Data shown:
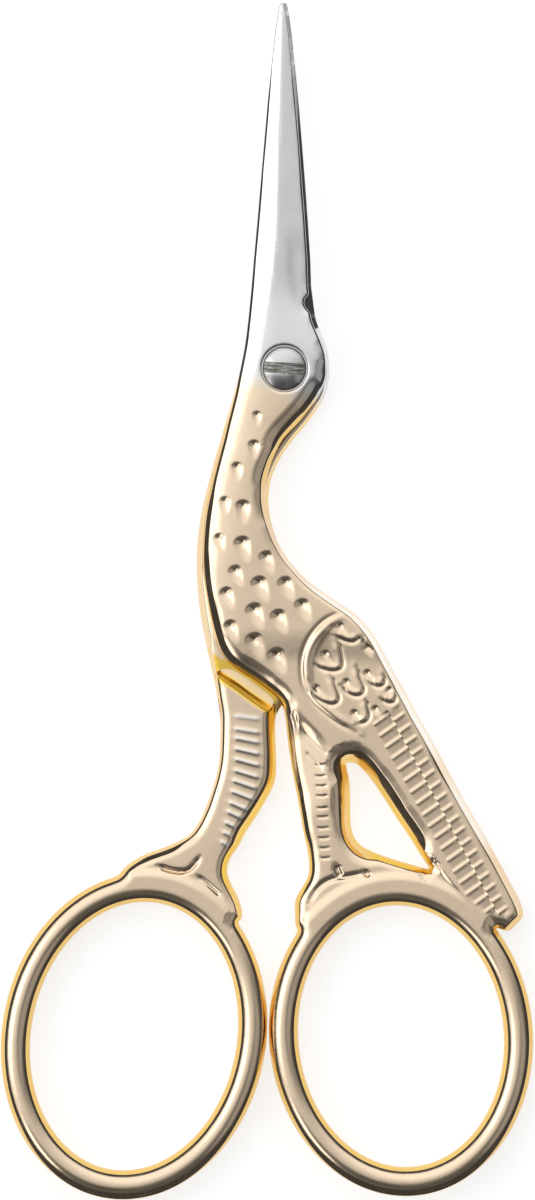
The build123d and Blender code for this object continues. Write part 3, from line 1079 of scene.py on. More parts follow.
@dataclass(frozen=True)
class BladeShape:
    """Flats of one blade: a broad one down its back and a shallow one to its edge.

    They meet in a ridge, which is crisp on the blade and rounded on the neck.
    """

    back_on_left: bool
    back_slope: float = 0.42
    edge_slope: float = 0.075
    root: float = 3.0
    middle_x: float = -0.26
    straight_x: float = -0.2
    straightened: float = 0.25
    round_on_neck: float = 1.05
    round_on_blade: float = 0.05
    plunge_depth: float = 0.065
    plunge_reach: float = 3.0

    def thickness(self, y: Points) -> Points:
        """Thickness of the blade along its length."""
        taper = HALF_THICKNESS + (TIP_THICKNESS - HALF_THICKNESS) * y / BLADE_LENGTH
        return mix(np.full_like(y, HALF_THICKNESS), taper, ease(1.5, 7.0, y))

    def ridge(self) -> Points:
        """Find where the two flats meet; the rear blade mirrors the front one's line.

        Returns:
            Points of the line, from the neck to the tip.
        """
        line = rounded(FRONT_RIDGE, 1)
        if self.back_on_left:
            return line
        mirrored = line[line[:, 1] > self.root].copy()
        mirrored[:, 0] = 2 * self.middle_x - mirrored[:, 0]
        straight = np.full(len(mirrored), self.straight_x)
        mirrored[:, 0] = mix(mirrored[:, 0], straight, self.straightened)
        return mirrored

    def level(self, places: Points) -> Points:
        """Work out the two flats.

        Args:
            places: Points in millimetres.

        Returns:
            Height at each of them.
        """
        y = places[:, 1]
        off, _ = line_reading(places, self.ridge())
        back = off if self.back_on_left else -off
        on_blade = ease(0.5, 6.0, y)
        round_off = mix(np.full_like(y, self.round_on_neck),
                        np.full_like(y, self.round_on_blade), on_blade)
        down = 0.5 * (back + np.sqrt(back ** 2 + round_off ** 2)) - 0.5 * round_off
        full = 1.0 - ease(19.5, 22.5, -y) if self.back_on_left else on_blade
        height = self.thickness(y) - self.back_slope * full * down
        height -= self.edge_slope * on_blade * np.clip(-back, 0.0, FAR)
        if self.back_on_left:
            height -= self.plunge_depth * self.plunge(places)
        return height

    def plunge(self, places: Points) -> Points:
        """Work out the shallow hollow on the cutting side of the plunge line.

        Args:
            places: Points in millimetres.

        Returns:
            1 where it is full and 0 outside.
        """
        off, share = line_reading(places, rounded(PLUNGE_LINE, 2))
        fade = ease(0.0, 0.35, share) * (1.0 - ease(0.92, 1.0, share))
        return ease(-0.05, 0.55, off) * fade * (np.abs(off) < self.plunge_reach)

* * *

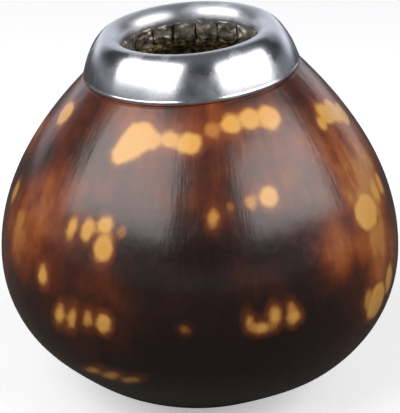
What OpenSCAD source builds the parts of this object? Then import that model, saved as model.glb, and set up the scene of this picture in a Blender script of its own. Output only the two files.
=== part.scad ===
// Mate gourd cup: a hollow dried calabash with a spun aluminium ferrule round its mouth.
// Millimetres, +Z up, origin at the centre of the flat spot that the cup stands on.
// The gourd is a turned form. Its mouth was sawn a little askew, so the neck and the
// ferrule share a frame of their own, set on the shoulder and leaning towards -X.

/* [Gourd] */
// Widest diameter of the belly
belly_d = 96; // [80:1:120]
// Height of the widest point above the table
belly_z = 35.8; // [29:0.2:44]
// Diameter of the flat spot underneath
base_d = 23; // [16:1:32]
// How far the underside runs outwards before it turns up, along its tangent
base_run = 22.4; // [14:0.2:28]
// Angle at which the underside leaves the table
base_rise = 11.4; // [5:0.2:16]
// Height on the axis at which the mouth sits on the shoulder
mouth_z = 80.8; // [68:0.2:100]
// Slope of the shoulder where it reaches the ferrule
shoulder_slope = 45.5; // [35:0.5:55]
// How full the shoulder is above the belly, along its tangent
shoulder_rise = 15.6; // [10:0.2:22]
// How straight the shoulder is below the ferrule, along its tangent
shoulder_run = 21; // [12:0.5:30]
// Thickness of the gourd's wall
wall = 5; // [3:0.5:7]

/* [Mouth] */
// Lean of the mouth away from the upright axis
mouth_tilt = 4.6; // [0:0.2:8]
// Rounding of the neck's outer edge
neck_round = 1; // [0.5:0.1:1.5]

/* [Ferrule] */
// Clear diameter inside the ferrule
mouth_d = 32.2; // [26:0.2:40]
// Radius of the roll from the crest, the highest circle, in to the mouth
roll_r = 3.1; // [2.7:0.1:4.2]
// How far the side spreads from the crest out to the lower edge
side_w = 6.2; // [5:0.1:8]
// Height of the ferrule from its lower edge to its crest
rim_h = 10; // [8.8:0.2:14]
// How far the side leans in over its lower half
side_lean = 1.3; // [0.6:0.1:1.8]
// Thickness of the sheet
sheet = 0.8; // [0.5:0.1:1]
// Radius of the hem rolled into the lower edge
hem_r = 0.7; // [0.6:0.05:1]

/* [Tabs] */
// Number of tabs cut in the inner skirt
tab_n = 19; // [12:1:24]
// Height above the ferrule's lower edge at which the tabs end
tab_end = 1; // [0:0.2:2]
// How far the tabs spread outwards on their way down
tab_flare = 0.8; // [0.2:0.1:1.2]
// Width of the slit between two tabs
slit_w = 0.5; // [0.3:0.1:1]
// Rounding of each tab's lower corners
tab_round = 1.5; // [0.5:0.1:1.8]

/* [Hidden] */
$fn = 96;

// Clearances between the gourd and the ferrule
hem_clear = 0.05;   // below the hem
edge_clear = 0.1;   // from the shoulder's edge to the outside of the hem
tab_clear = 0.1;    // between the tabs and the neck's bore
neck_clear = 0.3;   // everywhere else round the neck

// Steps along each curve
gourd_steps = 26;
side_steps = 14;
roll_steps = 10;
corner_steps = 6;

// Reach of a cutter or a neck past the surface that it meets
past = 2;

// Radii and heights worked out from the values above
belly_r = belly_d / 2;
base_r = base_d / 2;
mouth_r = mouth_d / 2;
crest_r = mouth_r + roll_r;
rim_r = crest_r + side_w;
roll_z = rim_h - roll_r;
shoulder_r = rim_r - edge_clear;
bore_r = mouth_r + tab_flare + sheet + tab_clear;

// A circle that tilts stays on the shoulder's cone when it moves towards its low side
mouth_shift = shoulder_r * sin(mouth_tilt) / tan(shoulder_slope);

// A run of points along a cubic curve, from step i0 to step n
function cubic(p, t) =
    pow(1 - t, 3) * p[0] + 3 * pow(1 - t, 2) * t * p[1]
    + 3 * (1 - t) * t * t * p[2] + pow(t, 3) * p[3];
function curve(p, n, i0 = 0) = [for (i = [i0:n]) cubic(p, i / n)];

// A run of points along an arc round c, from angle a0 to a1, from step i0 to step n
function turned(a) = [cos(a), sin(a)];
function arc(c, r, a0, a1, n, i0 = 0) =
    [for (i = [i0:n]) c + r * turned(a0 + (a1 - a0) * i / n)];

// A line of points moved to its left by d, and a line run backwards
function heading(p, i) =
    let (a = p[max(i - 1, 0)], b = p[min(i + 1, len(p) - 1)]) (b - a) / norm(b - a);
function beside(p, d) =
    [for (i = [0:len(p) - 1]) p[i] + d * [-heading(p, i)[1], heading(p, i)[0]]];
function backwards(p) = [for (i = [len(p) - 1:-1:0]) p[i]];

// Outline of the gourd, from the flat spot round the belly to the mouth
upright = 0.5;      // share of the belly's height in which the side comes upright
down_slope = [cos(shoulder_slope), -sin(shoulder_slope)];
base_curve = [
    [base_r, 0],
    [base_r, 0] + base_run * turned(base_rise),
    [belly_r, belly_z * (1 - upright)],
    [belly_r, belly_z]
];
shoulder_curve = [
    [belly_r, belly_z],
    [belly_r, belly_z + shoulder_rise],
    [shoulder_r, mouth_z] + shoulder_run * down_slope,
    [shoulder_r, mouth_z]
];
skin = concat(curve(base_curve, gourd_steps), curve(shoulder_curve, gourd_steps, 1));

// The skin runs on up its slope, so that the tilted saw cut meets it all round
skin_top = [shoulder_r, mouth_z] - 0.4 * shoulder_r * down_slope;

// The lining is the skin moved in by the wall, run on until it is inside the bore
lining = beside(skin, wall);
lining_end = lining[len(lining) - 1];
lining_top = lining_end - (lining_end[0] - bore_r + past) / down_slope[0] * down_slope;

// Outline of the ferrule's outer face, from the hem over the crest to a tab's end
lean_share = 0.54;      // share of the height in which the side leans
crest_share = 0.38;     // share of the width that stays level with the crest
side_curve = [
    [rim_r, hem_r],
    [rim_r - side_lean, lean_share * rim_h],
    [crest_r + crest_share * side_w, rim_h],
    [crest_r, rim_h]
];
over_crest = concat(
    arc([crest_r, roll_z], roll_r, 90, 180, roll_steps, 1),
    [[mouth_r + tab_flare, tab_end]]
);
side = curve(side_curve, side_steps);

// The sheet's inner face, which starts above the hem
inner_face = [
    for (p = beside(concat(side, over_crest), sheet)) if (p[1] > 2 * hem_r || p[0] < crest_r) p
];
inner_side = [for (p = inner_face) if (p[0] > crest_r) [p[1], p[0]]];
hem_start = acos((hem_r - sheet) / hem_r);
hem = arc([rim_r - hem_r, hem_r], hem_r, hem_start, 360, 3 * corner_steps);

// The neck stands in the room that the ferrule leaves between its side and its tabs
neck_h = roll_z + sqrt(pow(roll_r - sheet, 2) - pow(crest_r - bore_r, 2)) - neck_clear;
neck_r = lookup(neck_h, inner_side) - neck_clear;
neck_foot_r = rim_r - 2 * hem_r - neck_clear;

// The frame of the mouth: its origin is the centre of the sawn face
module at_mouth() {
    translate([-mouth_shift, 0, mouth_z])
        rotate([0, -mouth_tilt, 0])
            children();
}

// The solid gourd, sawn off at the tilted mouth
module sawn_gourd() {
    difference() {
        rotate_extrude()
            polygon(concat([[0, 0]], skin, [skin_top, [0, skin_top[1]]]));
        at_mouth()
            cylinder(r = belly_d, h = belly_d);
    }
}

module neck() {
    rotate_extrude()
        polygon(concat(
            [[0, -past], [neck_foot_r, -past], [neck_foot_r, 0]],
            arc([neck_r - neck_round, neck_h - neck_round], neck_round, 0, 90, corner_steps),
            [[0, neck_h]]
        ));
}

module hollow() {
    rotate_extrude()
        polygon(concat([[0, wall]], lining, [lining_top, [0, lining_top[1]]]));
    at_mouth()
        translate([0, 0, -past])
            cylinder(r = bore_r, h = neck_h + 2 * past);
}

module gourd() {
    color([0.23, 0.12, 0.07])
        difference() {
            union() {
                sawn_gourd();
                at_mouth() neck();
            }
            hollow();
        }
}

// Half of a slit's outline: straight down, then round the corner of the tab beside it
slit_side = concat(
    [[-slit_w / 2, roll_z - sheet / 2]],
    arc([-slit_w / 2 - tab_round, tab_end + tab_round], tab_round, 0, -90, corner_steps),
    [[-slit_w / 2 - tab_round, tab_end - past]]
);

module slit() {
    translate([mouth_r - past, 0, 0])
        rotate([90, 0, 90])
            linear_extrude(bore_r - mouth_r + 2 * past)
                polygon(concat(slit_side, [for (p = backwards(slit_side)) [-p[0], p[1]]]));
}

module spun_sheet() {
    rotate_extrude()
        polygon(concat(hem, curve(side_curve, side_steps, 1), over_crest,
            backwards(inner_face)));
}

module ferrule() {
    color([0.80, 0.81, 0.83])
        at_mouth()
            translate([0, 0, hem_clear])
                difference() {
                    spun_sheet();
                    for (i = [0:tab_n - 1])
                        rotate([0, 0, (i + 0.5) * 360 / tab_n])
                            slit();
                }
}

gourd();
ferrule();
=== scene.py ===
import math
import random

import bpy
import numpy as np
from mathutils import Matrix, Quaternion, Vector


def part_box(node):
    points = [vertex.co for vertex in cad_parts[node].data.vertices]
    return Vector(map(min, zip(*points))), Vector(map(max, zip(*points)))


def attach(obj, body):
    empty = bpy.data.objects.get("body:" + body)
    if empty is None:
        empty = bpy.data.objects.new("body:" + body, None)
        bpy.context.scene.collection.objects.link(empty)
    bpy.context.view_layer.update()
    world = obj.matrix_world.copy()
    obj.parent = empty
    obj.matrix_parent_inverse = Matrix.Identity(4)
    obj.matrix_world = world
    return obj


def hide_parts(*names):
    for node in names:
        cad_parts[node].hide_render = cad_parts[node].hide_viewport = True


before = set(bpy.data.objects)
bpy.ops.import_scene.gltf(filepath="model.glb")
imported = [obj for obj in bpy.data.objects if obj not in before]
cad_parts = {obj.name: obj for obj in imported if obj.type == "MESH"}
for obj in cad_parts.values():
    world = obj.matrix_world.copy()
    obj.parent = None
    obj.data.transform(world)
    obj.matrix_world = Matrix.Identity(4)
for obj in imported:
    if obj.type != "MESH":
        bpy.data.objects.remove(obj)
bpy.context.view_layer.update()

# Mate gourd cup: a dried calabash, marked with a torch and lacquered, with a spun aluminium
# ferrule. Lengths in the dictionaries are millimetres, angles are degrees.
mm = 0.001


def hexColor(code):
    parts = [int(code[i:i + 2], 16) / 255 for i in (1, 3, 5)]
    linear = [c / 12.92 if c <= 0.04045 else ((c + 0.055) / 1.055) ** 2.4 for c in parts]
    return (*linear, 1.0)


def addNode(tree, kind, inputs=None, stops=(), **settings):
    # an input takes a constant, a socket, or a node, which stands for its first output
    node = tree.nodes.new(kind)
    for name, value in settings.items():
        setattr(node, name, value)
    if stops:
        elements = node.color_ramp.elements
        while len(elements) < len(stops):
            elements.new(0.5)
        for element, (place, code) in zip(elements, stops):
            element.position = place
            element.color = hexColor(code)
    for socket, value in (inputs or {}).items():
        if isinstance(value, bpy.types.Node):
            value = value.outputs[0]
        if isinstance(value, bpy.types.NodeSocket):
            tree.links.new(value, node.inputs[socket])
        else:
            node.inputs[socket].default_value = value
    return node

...

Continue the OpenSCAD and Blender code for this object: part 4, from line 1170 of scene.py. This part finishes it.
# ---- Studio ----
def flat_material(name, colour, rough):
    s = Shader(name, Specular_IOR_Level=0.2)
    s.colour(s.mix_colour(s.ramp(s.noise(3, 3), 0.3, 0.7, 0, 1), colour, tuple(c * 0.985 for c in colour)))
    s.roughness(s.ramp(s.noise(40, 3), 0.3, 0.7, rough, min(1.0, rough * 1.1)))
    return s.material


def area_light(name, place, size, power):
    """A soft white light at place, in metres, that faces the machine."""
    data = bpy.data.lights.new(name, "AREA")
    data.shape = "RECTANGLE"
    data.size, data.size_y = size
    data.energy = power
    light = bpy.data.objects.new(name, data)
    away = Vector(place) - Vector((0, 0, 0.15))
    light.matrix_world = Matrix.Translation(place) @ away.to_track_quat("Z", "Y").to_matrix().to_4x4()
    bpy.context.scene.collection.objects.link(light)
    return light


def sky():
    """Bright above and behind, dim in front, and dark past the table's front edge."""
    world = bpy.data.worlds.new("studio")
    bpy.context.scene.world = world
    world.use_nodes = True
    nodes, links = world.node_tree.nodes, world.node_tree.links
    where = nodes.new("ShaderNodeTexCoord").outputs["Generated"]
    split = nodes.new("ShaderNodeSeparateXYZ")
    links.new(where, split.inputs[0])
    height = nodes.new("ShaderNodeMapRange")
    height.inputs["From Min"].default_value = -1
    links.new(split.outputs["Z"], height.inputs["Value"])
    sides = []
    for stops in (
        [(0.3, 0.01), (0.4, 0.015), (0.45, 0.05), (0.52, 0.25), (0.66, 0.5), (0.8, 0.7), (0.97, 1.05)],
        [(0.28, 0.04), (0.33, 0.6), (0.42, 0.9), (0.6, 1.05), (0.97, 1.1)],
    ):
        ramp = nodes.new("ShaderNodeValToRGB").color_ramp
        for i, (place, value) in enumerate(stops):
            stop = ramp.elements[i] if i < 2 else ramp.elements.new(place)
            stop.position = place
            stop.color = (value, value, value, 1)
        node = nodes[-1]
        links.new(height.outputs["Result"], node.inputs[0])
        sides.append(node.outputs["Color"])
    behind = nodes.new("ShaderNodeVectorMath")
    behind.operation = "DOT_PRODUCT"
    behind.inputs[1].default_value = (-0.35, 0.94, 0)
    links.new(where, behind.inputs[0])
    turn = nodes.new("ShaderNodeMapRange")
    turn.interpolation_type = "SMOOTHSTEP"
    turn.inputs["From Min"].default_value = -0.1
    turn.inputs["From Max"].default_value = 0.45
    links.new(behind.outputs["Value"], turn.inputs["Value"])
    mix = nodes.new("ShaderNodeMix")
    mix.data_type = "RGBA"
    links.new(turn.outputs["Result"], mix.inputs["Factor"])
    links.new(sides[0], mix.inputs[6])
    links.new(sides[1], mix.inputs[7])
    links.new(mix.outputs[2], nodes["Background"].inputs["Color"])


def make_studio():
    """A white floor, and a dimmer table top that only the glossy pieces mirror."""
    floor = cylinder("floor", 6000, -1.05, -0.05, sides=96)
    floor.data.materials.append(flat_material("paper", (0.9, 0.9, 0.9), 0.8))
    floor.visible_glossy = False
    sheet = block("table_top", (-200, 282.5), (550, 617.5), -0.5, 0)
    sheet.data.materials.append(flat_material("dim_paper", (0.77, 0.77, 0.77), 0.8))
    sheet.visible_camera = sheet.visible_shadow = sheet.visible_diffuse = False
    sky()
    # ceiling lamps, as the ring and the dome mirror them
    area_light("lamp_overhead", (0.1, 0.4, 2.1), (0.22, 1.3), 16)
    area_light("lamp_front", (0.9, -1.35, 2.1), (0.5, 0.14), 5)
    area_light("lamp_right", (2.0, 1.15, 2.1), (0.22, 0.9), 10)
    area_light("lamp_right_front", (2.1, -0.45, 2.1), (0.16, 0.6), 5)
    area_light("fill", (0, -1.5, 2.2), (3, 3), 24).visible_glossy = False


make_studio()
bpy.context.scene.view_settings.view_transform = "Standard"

Short exercise:
Your task is to repeat exactly the lines from the one that contains "for (i = [0:tab_n - 1])" through the one that contains "before = set(bpy.data.objects)", with both end lines included.

Answer to this exercise:
                    for (i = [0:tab_n - 1])
                        rotate([0, 0, (i + 0.5) * 360 / tab_n])
                            slit();
                }
}

gourd();
ferrule();
=== scene.py ===
import math
import random

import bpy
import numpy as np
from mathutils import Matrix, Quaternion, Vector


def part_box(node):
    points = [vertex.co for vertex in cad_parts[node].data.vertices]
    return Vector(map(min, zip(*points))), Vector(map(max, zip(*points)))


def attach(obj, body):
    empty = bpy.data.objects.get("body:" + body)
    if empty is None:
        empty = bpy.data.objects.new("body:" + body, None)
        bpy.context.scene.collection.objects.link(empty)
    bpy.context.view_layer.update()
    world = obj.matrix_world.copy()
    obj.parent = empty
    obj.matrix_parent_inverse = Matrix.Identity(4)
    obj.matrix_world = world
    return obj


def hide_parts(*names):
    for node in names:
        cad_parts[node].hide_render = cad_parts[node].hide_viewport = True


before = set(bpy.data.objects)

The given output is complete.